-- BEGIN Information given --
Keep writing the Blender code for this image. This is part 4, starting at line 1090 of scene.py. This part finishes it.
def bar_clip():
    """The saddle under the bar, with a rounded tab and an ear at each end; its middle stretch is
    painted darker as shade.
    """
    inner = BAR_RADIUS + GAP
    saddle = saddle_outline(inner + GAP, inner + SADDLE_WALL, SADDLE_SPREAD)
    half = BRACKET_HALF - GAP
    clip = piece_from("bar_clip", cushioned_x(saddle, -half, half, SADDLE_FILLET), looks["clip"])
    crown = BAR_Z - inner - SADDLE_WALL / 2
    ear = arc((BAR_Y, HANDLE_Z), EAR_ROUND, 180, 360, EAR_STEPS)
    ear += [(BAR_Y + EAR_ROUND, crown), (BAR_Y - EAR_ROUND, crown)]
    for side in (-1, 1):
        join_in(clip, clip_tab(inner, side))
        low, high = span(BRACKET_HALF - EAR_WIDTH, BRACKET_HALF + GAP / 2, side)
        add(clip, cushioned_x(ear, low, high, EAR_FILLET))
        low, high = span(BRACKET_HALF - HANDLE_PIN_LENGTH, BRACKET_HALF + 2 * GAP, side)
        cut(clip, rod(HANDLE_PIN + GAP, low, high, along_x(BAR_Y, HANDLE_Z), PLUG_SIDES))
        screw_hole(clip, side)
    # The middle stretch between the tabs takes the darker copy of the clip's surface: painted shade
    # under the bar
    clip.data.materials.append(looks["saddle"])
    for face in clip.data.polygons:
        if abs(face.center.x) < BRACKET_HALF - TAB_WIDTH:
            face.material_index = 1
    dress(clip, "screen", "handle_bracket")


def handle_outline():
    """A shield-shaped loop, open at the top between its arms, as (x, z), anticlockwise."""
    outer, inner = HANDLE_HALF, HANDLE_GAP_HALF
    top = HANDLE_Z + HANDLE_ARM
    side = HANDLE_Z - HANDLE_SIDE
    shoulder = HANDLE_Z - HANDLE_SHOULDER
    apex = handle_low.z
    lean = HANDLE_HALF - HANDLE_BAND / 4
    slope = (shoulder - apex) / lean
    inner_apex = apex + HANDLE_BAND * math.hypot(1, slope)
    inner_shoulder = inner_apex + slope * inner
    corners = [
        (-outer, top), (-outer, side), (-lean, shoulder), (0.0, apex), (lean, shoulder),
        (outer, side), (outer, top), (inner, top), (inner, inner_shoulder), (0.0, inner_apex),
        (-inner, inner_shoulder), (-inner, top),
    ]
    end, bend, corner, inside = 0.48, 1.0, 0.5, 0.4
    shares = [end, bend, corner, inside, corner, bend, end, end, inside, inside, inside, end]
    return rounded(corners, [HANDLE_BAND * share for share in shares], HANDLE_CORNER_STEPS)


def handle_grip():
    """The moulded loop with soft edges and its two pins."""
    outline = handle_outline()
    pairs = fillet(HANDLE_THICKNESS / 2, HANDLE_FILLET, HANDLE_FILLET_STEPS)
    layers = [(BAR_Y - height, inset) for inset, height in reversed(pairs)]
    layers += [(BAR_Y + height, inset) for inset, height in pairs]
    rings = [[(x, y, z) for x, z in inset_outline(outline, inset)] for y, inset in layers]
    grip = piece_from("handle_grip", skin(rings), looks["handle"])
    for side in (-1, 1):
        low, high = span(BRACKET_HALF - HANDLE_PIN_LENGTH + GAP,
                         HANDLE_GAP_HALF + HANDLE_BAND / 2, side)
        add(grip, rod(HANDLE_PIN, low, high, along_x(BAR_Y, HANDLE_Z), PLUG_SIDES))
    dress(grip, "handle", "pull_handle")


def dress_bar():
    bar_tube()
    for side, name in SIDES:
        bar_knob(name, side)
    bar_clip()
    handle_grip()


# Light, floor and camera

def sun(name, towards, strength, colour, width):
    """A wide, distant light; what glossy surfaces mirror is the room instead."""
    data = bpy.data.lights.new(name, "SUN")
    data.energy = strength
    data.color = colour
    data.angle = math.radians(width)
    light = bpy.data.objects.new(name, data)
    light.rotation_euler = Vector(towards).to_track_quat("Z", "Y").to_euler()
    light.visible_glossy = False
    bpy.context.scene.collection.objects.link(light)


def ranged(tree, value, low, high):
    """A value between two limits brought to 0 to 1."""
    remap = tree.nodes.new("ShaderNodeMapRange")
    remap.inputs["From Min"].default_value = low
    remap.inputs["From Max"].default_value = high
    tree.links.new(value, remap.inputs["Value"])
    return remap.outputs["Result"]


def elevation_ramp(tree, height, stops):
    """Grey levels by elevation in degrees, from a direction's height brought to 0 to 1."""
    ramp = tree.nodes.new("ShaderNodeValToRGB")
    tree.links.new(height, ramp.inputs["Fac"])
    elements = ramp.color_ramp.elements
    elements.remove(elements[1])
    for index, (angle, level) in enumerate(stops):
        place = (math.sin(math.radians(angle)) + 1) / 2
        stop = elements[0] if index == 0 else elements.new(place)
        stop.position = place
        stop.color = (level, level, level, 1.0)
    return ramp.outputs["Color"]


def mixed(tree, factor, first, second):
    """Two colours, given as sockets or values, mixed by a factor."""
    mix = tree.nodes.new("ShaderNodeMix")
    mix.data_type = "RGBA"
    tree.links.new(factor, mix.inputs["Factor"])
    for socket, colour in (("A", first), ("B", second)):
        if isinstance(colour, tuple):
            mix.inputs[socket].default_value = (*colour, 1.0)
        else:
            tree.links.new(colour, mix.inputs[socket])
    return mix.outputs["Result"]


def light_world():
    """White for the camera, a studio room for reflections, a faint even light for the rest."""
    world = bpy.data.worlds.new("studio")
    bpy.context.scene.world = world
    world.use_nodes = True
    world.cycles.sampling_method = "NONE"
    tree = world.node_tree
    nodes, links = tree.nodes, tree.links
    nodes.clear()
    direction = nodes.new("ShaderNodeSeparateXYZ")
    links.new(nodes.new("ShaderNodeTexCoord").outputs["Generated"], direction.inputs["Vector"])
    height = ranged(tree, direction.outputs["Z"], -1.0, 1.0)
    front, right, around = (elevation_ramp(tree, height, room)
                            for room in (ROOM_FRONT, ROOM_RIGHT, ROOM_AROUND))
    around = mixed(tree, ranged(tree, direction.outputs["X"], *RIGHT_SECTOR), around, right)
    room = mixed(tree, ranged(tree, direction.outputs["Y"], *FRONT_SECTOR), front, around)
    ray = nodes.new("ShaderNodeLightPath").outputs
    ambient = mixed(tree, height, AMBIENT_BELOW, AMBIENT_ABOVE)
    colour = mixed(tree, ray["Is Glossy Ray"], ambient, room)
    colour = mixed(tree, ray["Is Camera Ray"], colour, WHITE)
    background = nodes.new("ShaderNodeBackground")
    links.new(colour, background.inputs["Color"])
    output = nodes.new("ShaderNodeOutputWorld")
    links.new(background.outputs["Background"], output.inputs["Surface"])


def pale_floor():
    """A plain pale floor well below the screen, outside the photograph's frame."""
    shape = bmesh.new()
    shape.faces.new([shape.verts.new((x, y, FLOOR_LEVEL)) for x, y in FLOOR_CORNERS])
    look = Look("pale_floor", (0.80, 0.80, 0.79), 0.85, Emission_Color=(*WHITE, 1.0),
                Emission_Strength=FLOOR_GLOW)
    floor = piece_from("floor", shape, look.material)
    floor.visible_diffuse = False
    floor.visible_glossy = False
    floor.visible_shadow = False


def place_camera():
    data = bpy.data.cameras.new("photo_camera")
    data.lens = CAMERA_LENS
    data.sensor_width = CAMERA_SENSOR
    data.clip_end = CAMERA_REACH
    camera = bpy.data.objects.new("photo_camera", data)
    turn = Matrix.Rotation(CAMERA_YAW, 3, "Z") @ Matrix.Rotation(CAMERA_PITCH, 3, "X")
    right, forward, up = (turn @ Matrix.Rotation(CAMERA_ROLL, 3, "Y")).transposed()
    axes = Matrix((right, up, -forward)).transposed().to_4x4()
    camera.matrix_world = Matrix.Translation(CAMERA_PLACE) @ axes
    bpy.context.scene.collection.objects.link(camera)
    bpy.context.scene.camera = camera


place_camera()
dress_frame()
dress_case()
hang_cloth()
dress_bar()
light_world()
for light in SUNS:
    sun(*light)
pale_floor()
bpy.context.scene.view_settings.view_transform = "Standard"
-- END Information given --
-- BEGIN Information given --
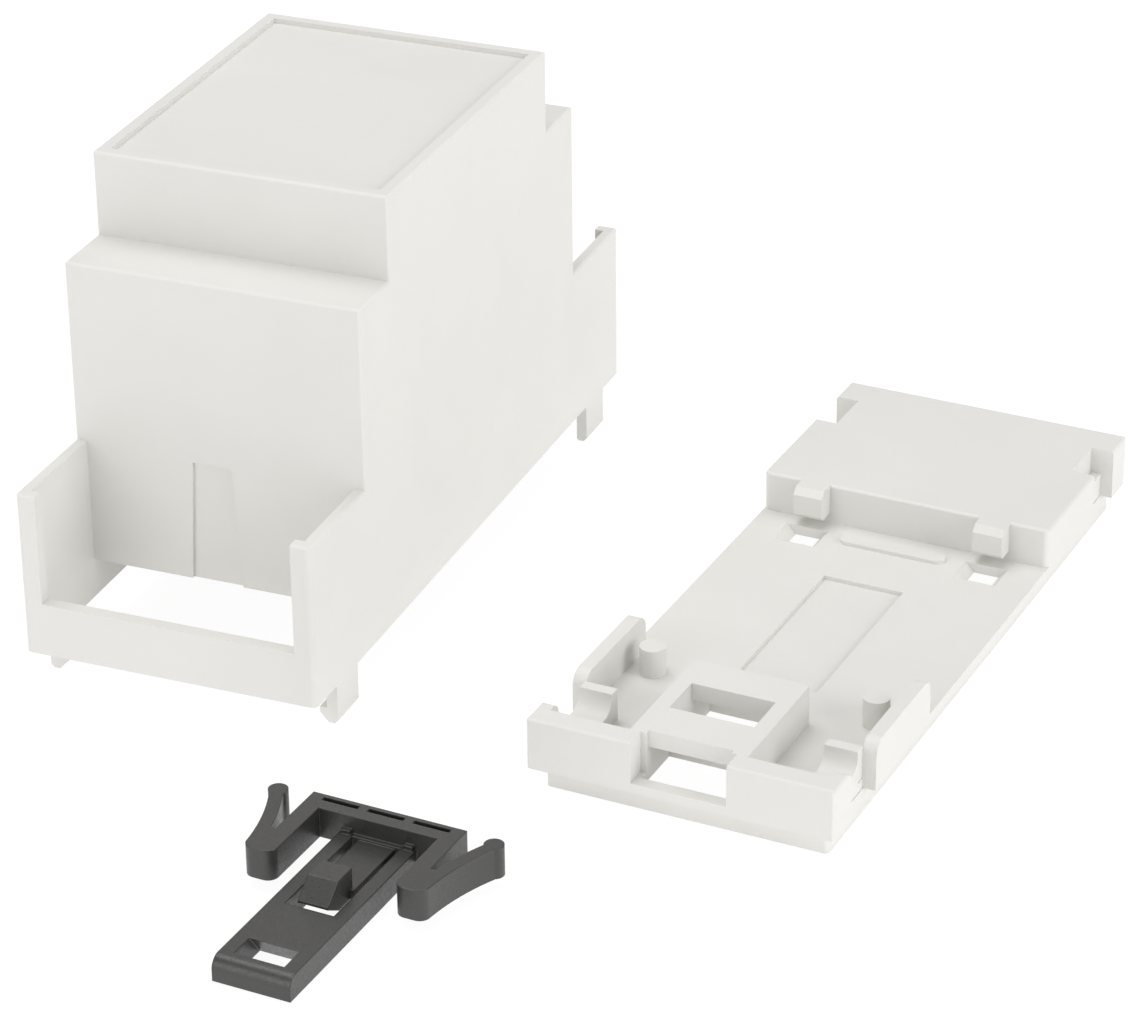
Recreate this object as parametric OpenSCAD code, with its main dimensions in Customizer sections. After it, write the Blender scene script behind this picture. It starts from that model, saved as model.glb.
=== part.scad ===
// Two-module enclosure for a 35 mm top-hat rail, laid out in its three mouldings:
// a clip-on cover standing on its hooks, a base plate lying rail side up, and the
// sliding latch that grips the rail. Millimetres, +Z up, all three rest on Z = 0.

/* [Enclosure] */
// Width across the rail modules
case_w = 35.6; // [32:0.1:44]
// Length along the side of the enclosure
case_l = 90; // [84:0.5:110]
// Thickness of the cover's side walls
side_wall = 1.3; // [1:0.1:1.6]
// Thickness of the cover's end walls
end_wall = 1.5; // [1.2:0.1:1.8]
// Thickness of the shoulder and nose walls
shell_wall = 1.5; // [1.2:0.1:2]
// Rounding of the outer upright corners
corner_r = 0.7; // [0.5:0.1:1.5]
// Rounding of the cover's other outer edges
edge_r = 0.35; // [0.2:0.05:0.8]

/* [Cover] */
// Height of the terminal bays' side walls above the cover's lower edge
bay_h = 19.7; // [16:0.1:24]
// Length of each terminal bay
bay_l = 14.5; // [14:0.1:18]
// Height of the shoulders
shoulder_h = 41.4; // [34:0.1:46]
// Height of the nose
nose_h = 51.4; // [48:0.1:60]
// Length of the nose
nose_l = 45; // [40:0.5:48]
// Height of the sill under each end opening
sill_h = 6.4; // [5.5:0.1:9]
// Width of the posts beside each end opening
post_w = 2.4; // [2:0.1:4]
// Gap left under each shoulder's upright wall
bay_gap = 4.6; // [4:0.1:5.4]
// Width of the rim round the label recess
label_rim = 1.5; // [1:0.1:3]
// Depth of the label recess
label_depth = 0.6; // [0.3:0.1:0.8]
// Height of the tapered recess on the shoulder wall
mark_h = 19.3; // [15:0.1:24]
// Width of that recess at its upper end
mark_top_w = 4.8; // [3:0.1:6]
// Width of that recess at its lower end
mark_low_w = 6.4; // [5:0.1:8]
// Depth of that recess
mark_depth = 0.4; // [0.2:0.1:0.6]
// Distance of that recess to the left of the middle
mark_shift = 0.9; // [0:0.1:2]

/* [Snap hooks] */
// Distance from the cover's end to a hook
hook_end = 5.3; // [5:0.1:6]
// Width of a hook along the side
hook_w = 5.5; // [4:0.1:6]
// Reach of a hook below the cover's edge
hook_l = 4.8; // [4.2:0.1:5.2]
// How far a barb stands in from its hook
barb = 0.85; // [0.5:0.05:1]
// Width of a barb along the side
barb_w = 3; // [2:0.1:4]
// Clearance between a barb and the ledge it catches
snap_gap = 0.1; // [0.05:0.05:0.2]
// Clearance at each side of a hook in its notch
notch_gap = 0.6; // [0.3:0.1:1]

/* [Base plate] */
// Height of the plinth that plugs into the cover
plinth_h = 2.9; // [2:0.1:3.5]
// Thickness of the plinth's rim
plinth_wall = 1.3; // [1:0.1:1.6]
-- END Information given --
§ **What you have to do**
Each line from the line with "Recreate this object" to the line with "edge_r = 0.35; // [0.2:0.05:0.8]" is to be echoed exactly; both boundary lines are included, and nothing else is to be output.

§ **Solution**
Recreate this object as parametric OpenSCAD code, with its main dimensions in Customizer sections. After it, write the Blender scene script behind this picture. It starts from that model, saved as model.glb.
=== part.scad ===
// Two-module enclosure for a 35 mm top-hat rail, laid out in its three mouldings:
// a clip-on cover standing on its hooks, a base plate lying rail side up, and the
// sliding latch that grips the rail. Millimetres, +Z up, all three rest on Z = 0.

/* [Enclosure] */
// Width across the rail modules
case_w = 35.6; // [32:0.1:44]
// Length along the side of the enclosure
case_l = 90; // [84:0.5:110]
// Thickness of the cover's side walls
side_wall = 1.3; // [1:0.1:1.6]
// Thickness of the cover's end walls
end_wall = 1.5; // [1.2:0.1:1.8]
// Thickness of the shoulder and nose walls
shell_wall = 1.5; // [1.2:0.1:2]
// Rounding of the outer upright corners
corner_r = 0.7; // [0.5:0.1:1.5]
// Rounding of the cover's other outer edges
edge_r = 0.35; // [0.2:0.05:0.8]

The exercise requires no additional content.